Native Utf-8 support in Rust makes handling Utf-8 strings largely trivial. It is important to understand that in Rust a char is four bytes (it was only one byte in older languages like C); but a sequence of chars are typically stored more efficiently than this in a string. This widened char type broadens the range of possible characters that can be used as short options, without us worrying about any multi-byte complexity. This allows for instance 💖 (the “sparkle heart” char) to be a short option, if you wanted, along with a huge set of other characters of various types to choose from. (The “sparkle heart” char take four bytes in a Utf-8 string, and would not have been easy to support in C with the legacy getopt solution).

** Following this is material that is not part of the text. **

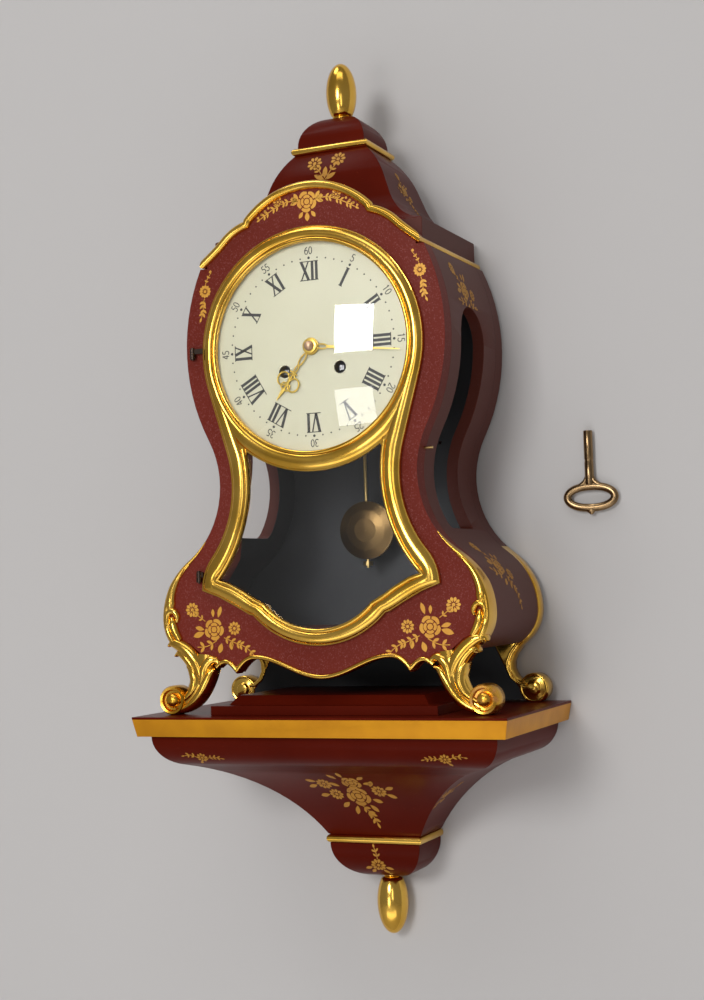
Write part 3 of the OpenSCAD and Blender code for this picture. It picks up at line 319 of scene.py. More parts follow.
def dressed(node, material, body, soften=0.35, angle=24, squeeze=None, inner=()):
    """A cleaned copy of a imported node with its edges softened; inner holds more finishes and their rules."""
    bm = node_copy(node)
    bmesh.ops.dissolve_limit(bm, angle_limit=math.radians(0.6), verts=list(bm.verts), edges=list(bm.edges))
    if squeeze:
        squeeze(bm)
    if soften:
        sharp = [e for e in bm.edges if e.is_manifold and e.calc_face_angle(0) > math.radians(32)]
        bmesh.ops.bevel(bm, geom=sharp, offset=soften * MM, segments=2, profile=0.5, affect="EDGES",
                        clamp_overlap=True, material=-1)
    if inner:
        bmesh.ops.recalc_face_normals(bm, faces=bm.faces)
        for face in bm.faces:
            for k, (_, rule) in enumerate(inner, 1):
                if rule(face):
                    face.material_index = k
    obj = piece(node + "_dressed", bm, material, body, (node,), angle)
    for finish, _ in inner:
        obj.data.materials.append(finish)


# Finishes

def node_group(name, outputs, inputs):
    """A shader group with named sockets."""
    group = bpy.data.node_groups.new(name, "ShaderNodeTree")
    for label, kind, value in inputs:
        socket = group.interface.new_socket(label, in_out="INPUT", socket_type=kind)
        if value is not None:
            socket.default_value = value
    for label, kind in outputs:
        group.interface.new_socket(label, in_out="OUTPUT", socket_type=kind)
    return group, group.nodes.new("NodeGroupInput"), group.nodes.new("NodeGroupOutput")


def noise(tree, vector, scale, detail=3.0, roughness=0.55):
    """Noise at a scale that is a value or a socket."""
    n = tree.nodes.new("ShaderNodeTexNoise")
    n.inputs["Detail"].default_value = detail
    n.inputs["Roughness"].default_value = roughness
    tree.links.new(vector, n.inputs["Vector"])
    feed(tree, n.inputs["Scale"], scale)
    return n.outputs["Fac"]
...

With respect to long options, --foo, --föö and --föö are all different options (the last two may look the same, but read on), and are all perfectly valid options to make available. The first consists of simple latin characters only. The second and third use “umlauts” (diaeresis) above the o’s, however the first of these uses a char with the umlaut built in (U+F6) and the second uses the standard o (U+6F) followed by the special umlaut combining char (U+0308), thus they appear the same but are actually different “under the hood”. (It would not be efficient or worthwhile to try to handle the latter two as being the same option).

Only single chars are supported for short options. A char paired with one or more special combinator/selector chars thus cannot be specified as an available short option. Such special chars are treated by this library as perfectly valid available short options in their own right. Thus, whilst (using U+F6) results in a single matched/unmatched entry in the analysis, -ö (using U+6F followed by the U+0308 combinator) will result in two entries, for what looks visibly to be one character. As another example, is the “black heart” character, and ❤️ is it along with the U+FE0F “variant #16 - emoji” selector char; with the selector, --❤️ is a single matched/unmatched long option, while -❤️ is a pair of matched/unmatched short options, one for the “black heart” char and one for the selector char.